None of that lives in a tag.

What do jazz musicians hear that streaming tags miss? #

Play a C and a G together. Two notes. Open, stable, resolved. You could fall asleep to it. Add an E — still stable, but fuller. You’ve made a major triad. Most people would call it “happy” or “bright.”

Now add a Bb. The sound has tension. Your ear wants it to go somewhere. Add an F# and a D. Six notes. Dense, ambiguous, restless. A jazz musician calls it a C13♯11. Most listeners just say it sounds “complex” or “moody.”

That density is measurable. You can count the intervals, map the dissonance, predict the psychological response. Decades of psychoacoustic research confirm that harmonic density directly affects how alert, relaxed, or emotionally engaged a listener feels.

Spotify tags it "jazz." Maybe "chill jazz" if the tempo is slow.

The note between the notes #

Jazz musicians spend years learning to hear voice leading — the way individual notes move from one chord to the next.

Take a simple change: C major to F major. A keyboard player could jump from one chord shape to the other. Both chords land fine.
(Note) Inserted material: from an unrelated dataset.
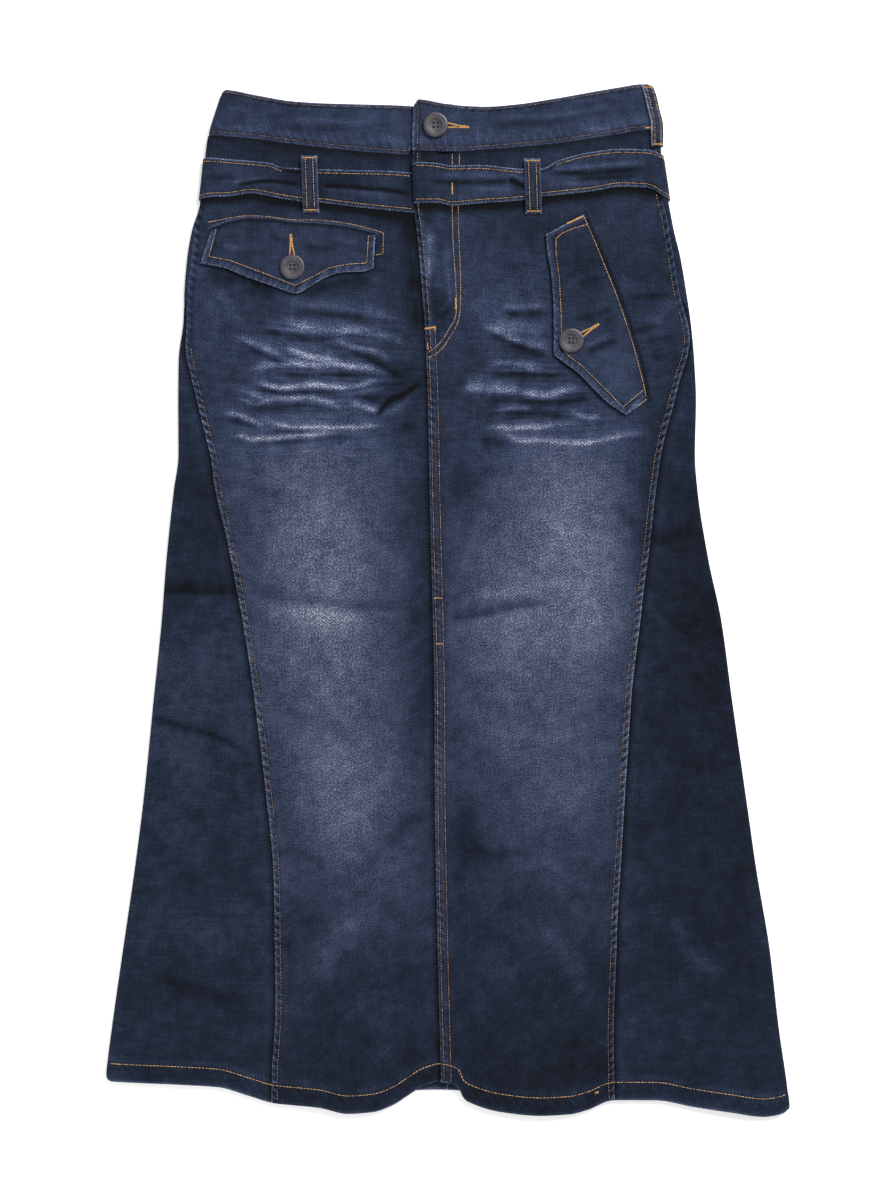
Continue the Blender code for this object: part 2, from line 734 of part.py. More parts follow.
def strip_grid(tube, columns, top, bottom, shares):
    """Turn and level of a strip that runs round the tube between a top and a bottom edge."""
    count = columns(np.array((TOP_ROW,))).shape[1]
    share = np.array(shares)[:, None]
    level = np.full((len(shares), count), TOP_ROW)
    for _ in range(4):
        turn = np.stack([columns(level[:, j])[:, j] for j in range(count)], axis=1)
        x = place(tube, turn, level)[..., 0]
        upper = np.repeat(top(x[:1], turn[:1]), len(shares), axis=0)
        lower = np.repeat(bottom(x[-1:], turn[-1:]), len(shares), axis=0)
        level = upper + (lower - upper) * share
    return turn, level


def every_row(values, level):
    """The same columns for every level."""
    return np.repeat(np.array([values]), len(level), axis=0)


def round_columns(tube, level, right_front, left_front, near, back_shares):
    """Turns of a strip's columns from its right front end round the back to its left front end."""
    rows = level[:, None]
    folds = [turn_round(tube, side, every_row(order, level), rows) for side, order in ((RIGHT, near), (LEFT, near[::-1]))]
    first = turn_front(tube, right_front, rows)
    last = turn_front(tube, left_front, rows)
    right_back = -1.0 - every_row(back_shares, level)
    left_back = 2.0 + every_row(back_shares[-2::-1], level)
    return np.concatenate((first, folds[0], right_back, left_back - 4.0, folds[1] - 4.0, last - 4.0), axis=1)


def on_left_front(turn):
    """1 on the left front part of a strip that runs right round, 0 elsewhere."""
    return np.where((turn < BACK_MIDDLE) & (frontness(turn) > 0.99), 1.0, 0.0)


def waistband():
    """One doubled strip right round, from the underlap beneath the fly to the overlap that buttons onto it."""

    def columns(level):
        right_front = every_row(BAND_RIGHT_X, level)
        left_front = np.concatenate((every_row(BAND_LEFT_X, level), centre_x(level)[:, None]), axis=1)
        return round_columns(BAND, level, right_front, left_front, BAND_NEAR, BAND_BACK_SHARES)

    def edge(column):
        def find(x, turn):
            half = np.where(turn < BACK_MIDDLE, read(WAIST_LEFT, column, x), read(WAIST_RIGHT, column, x))
            front = frontness(turn)
            return front * half + (1.0 - front) * waist_back(column, x)
        return find

    turn, level = strip_grid(BAND, columns, edge(1), edge(2), BAND_ROWS)
    x = place(BAND, turn, level)[..., 0]
    overlap = on_left_front(turn)
    past = x - UNDERLAP_END
    rise = (BAND_WALL + SEAM_GAP) * overlap * (1.0 - smooth(UNDERLAP_CLEAR, UNDERLAP_RUN, past))
    slab("waistband", place(BAND, turn, level, rise), place(BAND, turn, level, rise - BAND_WALL), "band")


def belt():
    """One doubled strip, caught at the fly edge at both ends, which lies on the skirt all the way round."""

    def columns(level):
        edge = centre_x(level)[:, None]
        down = edge + FLY_LAP + LAP_CLEAR + LAP_RUN
        lap = np.concatenate((down, down - LAP_RUN / 2.0, down - LAP_RUN, edge + BELT_LAP_COLUMN, edge), axis=1)
        right_front = np.concatenate((edge - BELT_END_GAP, every_row(BELT_RIGHT_X, level)), axis=1)
        left_front = np.concatenate((every_row(BELT_LEFT_X, level), lap), axis=1)
        return round_columns(SKIRT, level, right_front, left_front, BELT_NEAR, BELT_BACK_SHARES)

    def edge(column):
        def find(x, turn):
            half = np.where(turn < BACK_MIDDLE, read(BELT_LEFT, column, x), read(BELT_RIGHT, column, x))
            right, left = BELT_RIGHT[0], BELT_LEFT[-1]
            across = right[column] + (left[column] - right[column]) * (x - right[0]) / (left[0] - right[0])
            front = frontness(turn)
            return front * half + (1.0 - front) * across
        return find

    turn, level = strip_grid(SKIRT, columns, edge(1), edge(2), BELT_ROWS)
    x = place(SKIRT, turn, level)[..., 0]
    lap = (lap_rise(x, level) + LAP_FOLD * lap_step(x, level)) * on_left_front(turn) + LAY_GAP
    slab("belt", place(SKIRT, turn, level, lap + BELT_WALL), place(SKIRT, turn, level, lap), "trim")


def front_loop(name, loop):
    """Strip sewn to the panel above and below the belt and standing over it between."""
    level = np.array((
        loop["top"], loop["top"] - LOOP_SEWN, *LOOP_OVER_BELT, loop["bottom"] + LOOP_SEWN, loop["bottom"],
    ))
    lift = np.array((0.0, 0.0, 1.0, 1.0, 1.0, 1.0, 0.0, 0.0)) * (BELT_WALL + LAY_GAP) + LAY_GAP
    share = (loop["top"] - level) / (loop["top"] - loop["bottom"])
    centre = loop["x_top"] + (loop["x_bottom"] - loop["x_top"]) * share
    x = centre[:, None] + np.array((-0.5, 0.0, 0.5))[None, :] * LOOP_WIDTH
    level = np.repeat(level[:, None], x.shape[1], axis=1)
    base = SKIRT.face(x, level) + lift[:, None]
    outer = np.stack((x, level, base + LOOP_WALL), axis=-1)
    inner = np.stack((x, level, base), axis=-1)
    slab(name, outer, inner, "trim")


def side_loop():
    """Loop for a belt on the waistband at the left side fold, which it goes just round, sewn on at top and bottom."""
    distance = np.linspace(SIDE_LOOP["front"], SIDE_LOOP["behind"], 7)
    level = np.linspace(SIDE_LOOP["top"], SIDE_LOOP["bottom"], 6)[:, None]
    turn = turn_round(BAND, LEFT, distance[None, :], level)
    clear = LAY_GAP + SIDE_LOOP["stand_off"] * (1.0 - smooth(*SIDE_LOOP["stands_off_below"], level))
    outer = place(BAND, turn, level, clear + LOOP_WALL)
    inner = place(BAND, turn, level, clear)
    slab("belt_loop_side_left", outer, inner, "trim")


def flap(name, table):
    """Pointed pocket flap between its sewn edge and its free edge, lying on the front."""
    share = np.array(FLAP_ROWS)[:, None]
    x = table[None, :, 0] + (table[None, :, 2] - table[None, :, 0]) * share
    level = table[None, :, 1] + (table[None, :, 3] - table[None, :, 1]) * share
    base = SKIRT.face(x, level) + LAY_GAP
    outer = np.stack((x, level, base + FLAP_WALL), axis=-1)
    inner = np.stack((x, level, base), axis=-1)
    slab(name, outer, inner, "trim")


def button_mesh():
    """Turned disc with a raised rim and a dished middle, cut through by four thread holes."""
    shape = bmesh.new()
    points = [shape.verts.new((radius * MM, 0.0, height * MM)) for radius, height in BUTTON_PROFILE]
    lines = [shape.edges.new(pair) for pair in zip(points, points[1:])]
    bmesh.ops.spin(shape, geom=points + lines, cent=(0.0, 0.0, 0.0), axis=(0.0, 0.0, 1.0), angle=2.0 * math.pi,
                   steps=BUTTON_SIDES)
    bmesh.ops.remove_doubles(shape, verts=shape.verts, dist=0.00001)
    bmesh.ops.recalc_face_normals(shape, faces=shape.faces)
    disc = bpy.data.meshes.new("button_disc")
    shape.to_mesh(disc)
    shape.free()

    holes = bmesh.new()
    for x_sign in (-1.0, 1.0):
        for y_sign in (-1.0, 1.0):
            made = bmesh.ops.create_cone(holes, cap_ends=True, segments=BUTTON_HOLE_SIDES, depth=0.01,
                                         radius1=BUTTON_HOLE_RADIUS * MM, radius2=BUTTON_HOLE_RADIUS * MM)
            offset = BUTTON_HOLE_OFFSET * MM
            bmesh.ops.translate(holes, verts=made["verts"], vec=(x_sign * offset, y_sign * offset, 0.0))
    cutter_mesh = bpy.data.meshes.new("button_holes")
    holes.to_mesh(cutter_mesh)
    holes.free()

    blank = bpy.data.objects.new("button_blank", disc)
    cutter = bpy.data.objects.new("button_cutter", cutter_mesh)
    for thing in (blank, cutter):
        bpy.context.scene.collection.objects.link(thing)
    cut = blank.modifiers.new("thread holes", "BOOLEAN")
    cut.operation = "DIFFERENCE"
    cut.solver = "EXACT"
    cut.object = cutter
    bpy.context.view_layer.update()
    finished = bpy.data.meshes.new_from_object(blank.evaluated_get(bpy.context.evaluated_depsgraph_get()))
    bpy.data.objects.remove(blank)
    bpy.data.objects.remove(cutter)
    finished.shade_smooth()
    finished.set_sharp_from_angle(angle=math.radians(35.0))
    return finished


def add_button(name, mesh, centre, seat):
    """Button at its place, just clear of what it is sewn on."""
    thing = add_object(name, mesh.copy(), "button")
    thing.location = (centre[0] * MM, centre[1] * MM, (seat + SEAM_GAP) * MM)


def seat_height(tube, centre, rise):
    """Highest point under a button, on cloth that stands so far above the tube's face."""
    angle = np.linspace(0.0, 2.0 * np.pi, BUTTON_SEAT_POINTS)
    x = centre[0] + BUTTON_RADIUS * np.cos(angle)
    level = centre[1] + BUTTON_RADIUS * np.sin(angle)
    return float(np.max(tube.face(x, level))) + rise


SKIRT = Skirt()
BAND = Band()


def main():
    """Clear the scene and build every piece of the skirt."""
    for thing in list(bpy.data.objects):
        bpy.data.objects.remove(thing)
    front_panel_right()
    front_panel_left()
    back_panel("back_panel_right", RIGHT)
    back_panel("back_panel_left", LEFT)
    side_gore("side_gore_right", RIGHT)
    side_gore("side_gore_left", LEFT)
    waistband()
    belt()
    front_loop("belt_loop_front_right", LOOP_RIGHT)
    front_loop("belt_loop_front_left", LOOP_LEFT)
    side_loop()
    flap("flap_right", FLAP_RIGHT)
    flap("flap_left", FLAP_LEFT)
    disc = button_mesh()
    on_flap = LAY_GAP + FLAP_WALL
    add_button("button_waist", disc, BUTTON_WAIST, seat_height(BAND, BUTTON_WAIST, BAND_WALL + SEAM_GAP))
    add_button("button_flap_right", disc, BUTTON_RIGHT, seat_height(SKIRT, BUTTON_RIGHT, on_flap))
    add_button("button_flap_left", disc, BUTTON_LEFT, seat_height(SKIRT, BUTTON_LEFT, on_flap))


main()
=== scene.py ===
"""Mermaid skirt in washed stretch denim, buttoned and laid flat with its front up.

The skirt is a tube of cloth pressed flat, and this script lays its cloth on the same tube as the solids do.
A point has a "turn", how far round the tube it is: 0 to 1 runs across the front from the wearer's right to
the left, 1 to 2 goes round the left side fold, 2 to 3 runs back under the skirt, and 3 to 4 goes round the
right side fold. The second measure is the "level", the height on the table towards the waist. Lengths are
in millimetres until a mesh is made. +X is the wearer's left, +Y is the waist, +Z is up, and the origin is
on the table under the middle.
"""

import logging
import math
from collections.abc import Callable, Sequence
from dataclasses import dataclass, field
from enum import Enum

import bmesh
import bpy
import numpy as np
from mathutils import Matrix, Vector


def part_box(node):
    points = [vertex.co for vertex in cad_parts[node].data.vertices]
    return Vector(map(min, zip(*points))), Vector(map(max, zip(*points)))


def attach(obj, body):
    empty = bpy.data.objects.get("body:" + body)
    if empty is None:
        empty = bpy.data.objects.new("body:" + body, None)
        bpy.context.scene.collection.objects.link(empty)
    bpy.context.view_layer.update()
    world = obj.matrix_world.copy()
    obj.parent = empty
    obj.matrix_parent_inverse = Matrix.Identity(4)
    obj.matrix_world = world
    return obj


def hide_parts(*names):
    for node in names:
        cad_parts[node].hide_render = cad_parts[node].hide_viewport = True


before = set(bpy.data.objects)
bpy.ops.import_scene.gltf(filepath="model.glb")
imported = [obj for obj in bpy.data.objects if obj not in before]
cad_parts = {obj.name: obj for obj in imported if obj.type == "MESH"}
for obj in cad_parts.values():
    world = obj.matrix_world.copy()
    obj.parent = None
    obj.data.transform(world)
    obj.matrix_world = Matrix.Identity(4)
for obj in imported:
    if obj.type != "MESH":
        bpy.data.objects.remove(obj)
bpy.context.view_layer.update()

logging.basicConfig(level=logging.INFO, format="%(message)s")
LOG = logging.getLogger("mermaid_skirt")

MM = 0.001
BODY = "root"
SEED = 20

# Cloth thickness and clearances, as in the solids
CLOTH = 1.1
HEM_TURN = 1.0
HEM_DEPTH = 15.0
HEM_FADE = 2.5
LAYER_GAP = 0.5
SEAM_GAP = 0.3
LAY_GAP = 0.4
BAND_WALL = 2.4
BELT_WALL = 1.5
LOOP_WALL = 1.5
LOOP_WIDTH = 13.0
FLAP_WALL = 1.9

# Centre front lap: the left panel lies on the right one, by more at the fly
FLY_LAP = 17.0
SEAM_LAP = 10.0
FLY_END = 232.0
FLY_TAPER = 20.0
LAP_FOLD = 0.5
LAP_RUN = 6.0
LAP_CLEAR = 1.5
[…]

But a jazz musician moves each note the shortest possible distance. The E in the C chord drops a half step to the F. The G stays put. The C drops to A. Every note travels the shortest path to the next chord.
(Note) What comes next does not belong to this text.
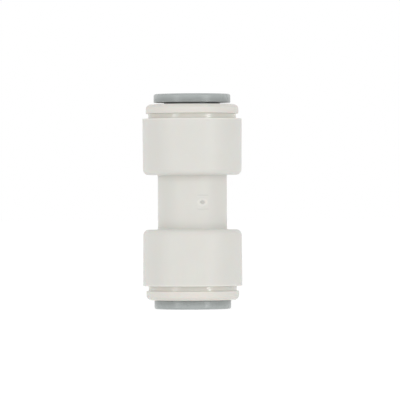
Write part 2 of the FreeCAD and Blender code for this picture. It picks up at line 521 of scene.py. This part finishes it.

That half-step movement — E down to F — creates a specific feeling of resolution. The listener doesn’t know it happened. They just feel the music flow. Change that voice leading, move those notes differently, and the same two chords feel choppy, disconnected, or static.

This is happening constantly in any well-written piece of music. No metadata tag captures it.

Why this matters outside of music school #

The vast majority of in-store music operates at the Spotify-engineer level. Genre, tempo, vibe. Someone picks a playlist that feels right for the brand. The tags say “upbeat indie” or “relaxed acoustic.”

But the listener’s nervous system is responding to musician-level information. Harmonic density. Rhythmic feel. How notes move from one chord to the next. Whether the melody resolves or leaves tension hanging. Whether the bass line is static or pulling the ear forward.

Those variables don’t show up in any playlist metadata. They live below the surface of genre and mood. And they’re the variables that actually move behavior.

A jazz musician has always known this. Every player who ever chose a tritone substitution over a straight dominant chord was making a decision about tension and attention — whether they framed it that way or not.

The tag problem #

Take two songs tagged “mellow jazz, 90 BPM, saxophone.” One is a ballad in D major with simple triads and a predictable melody that resolves every four bars. The other is a modal piece in D Dorian with extended harmonies and a melody that floats over the bar line without resolving for sixteen measures.

Identical metadata. Completely different psychological states.

The first relaxes. The second holds attention. A retailer who wanted customers to slow down and browse would get meaningfully different results from each — and the playlist tags would never tell them which to pick.

What this has to do with us #

At Entuned, we specify music at the parameter level. Not genre. Not mood. The actual compositional variables: mode, harmonic density, tempo, rhythmic feel, melodic contour, lyrical content.

We do this because those are the variables that change how people behave in a space. And we generate the music ourselves because that’s the only way to isolate one variable from another.

If you pick a track from a catalog, you get all of its variables bundled together. You can’t separate the tempo from the harmonic content from the lyrical theme from the rhythmic pattern. You’re testing the whole song against the room — and if something changes, you don’t know which variable caused it.

Jazz musicians figured out long ago that the details below the surface are where the real work happens. The specific voicing. The chromatic approach note. The dotted rhythm on the ride cymbal. Those choices shape how a room feels, even when nobody in the room can name what they’re hearing.

We’re just the first company that decided to measure it.